Orgulhoso, Arthur sempre apoia e sempre aproveita para falar das amigas. "Vem gente de fora me perguntar e eu digo que é legal o que elas fazem. Mas ainda existe preconceito", afirmou o jovem.
Quem também é da Beija-Flor desde criança é a rainha Raíssa de Oliveira que ensaiou em Copacabana e atendeu diversos fãs que queriam uma selfie. "Eu adoro o contato com o povo ainda mais esse ano que a gente não teve ensaio técnico. Esse contato com o povo é muito gosto dá oportunidade de quem não tem condições de ir ao desfile. Para mim a preparação é diferente da que ocorre para a quadra.

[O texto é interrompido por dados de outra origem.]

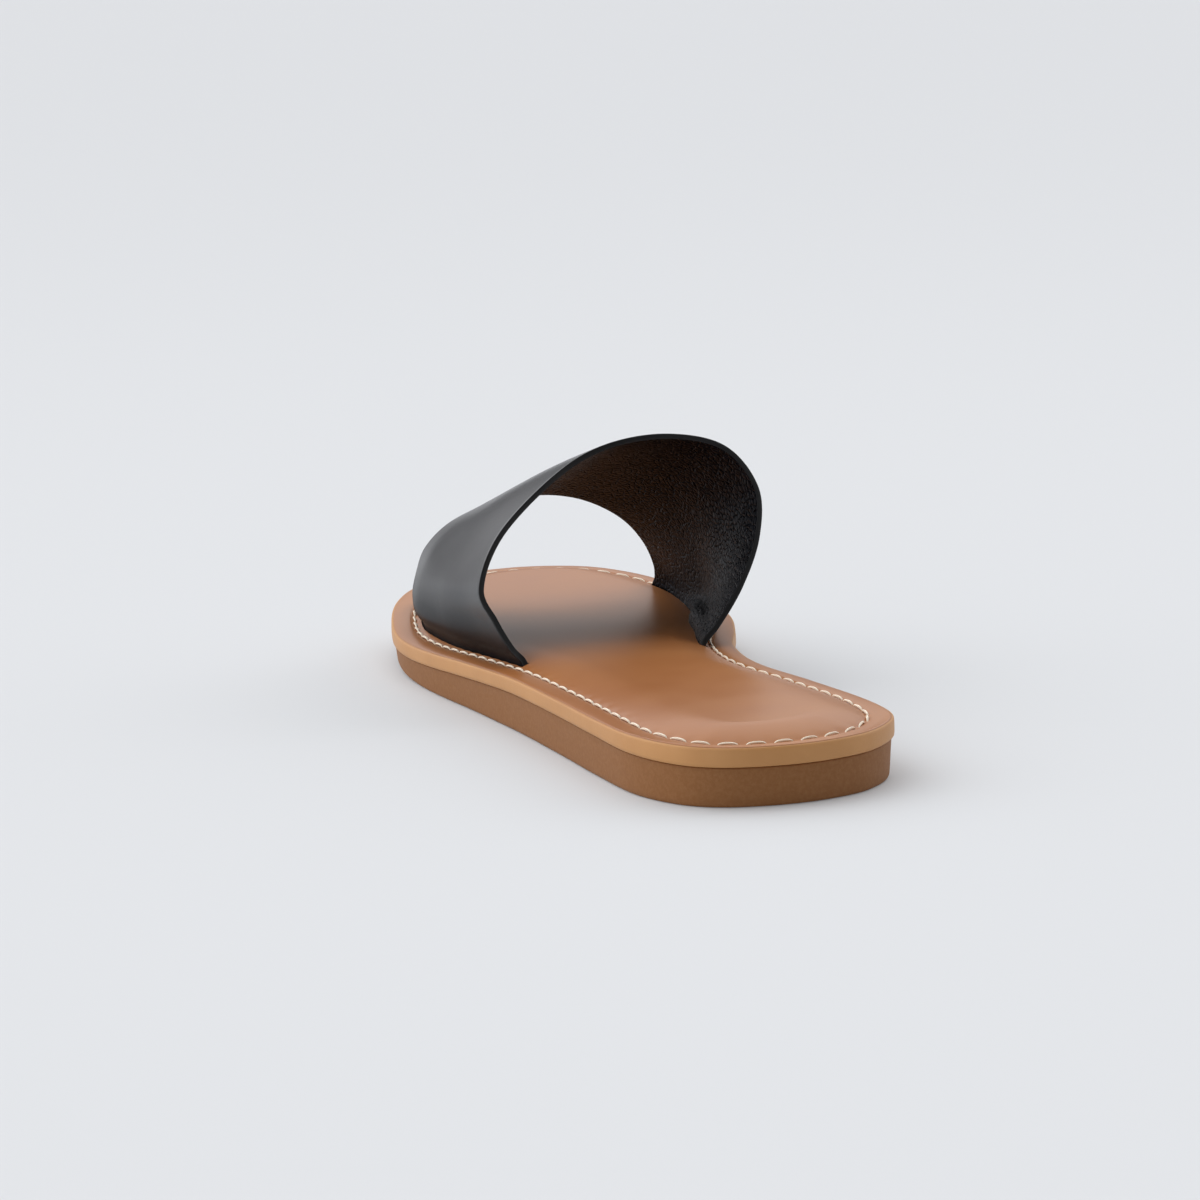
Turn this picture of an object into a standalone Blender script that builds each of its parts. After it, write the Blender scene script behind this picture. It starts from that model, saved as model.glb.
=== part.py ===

É chão, muito movimento e esse eu acho que perdi uns dez mil quilos", disse a rainha sobre ensaiar sob o sol forte.
Muitos que assistiram ao ensaio ficaram satisfeitos. No início do evento, poucas pessoas acompanhavam a escola, mas ao final, virou um grande Carnaval com integrantes misturados ao público.
"Eu estou emocionada. Sou de Belo Horizonte, sempre venho prestigiar o Carnaval. Estou aqui desde o ano novo. Mas ver ouvir esse samba cantar 'Oh pátria amada, por onde andarás?' me emocionou muito pelo momento em que vivemos", disse a designer de joias Wanda Gontijo.
A moradora de Copacabana Ivana Malater disse estar maravilhada e que preferiu o ensaio na rua. "Eu achei que os integrantes se soltaram mais. Não tem aquela roupa toda que em alguns ensaios tinham. E os ensaios técnicos no sambódromo também eram muito cheios. Aqui foi mais tranquilo", completou a moradora.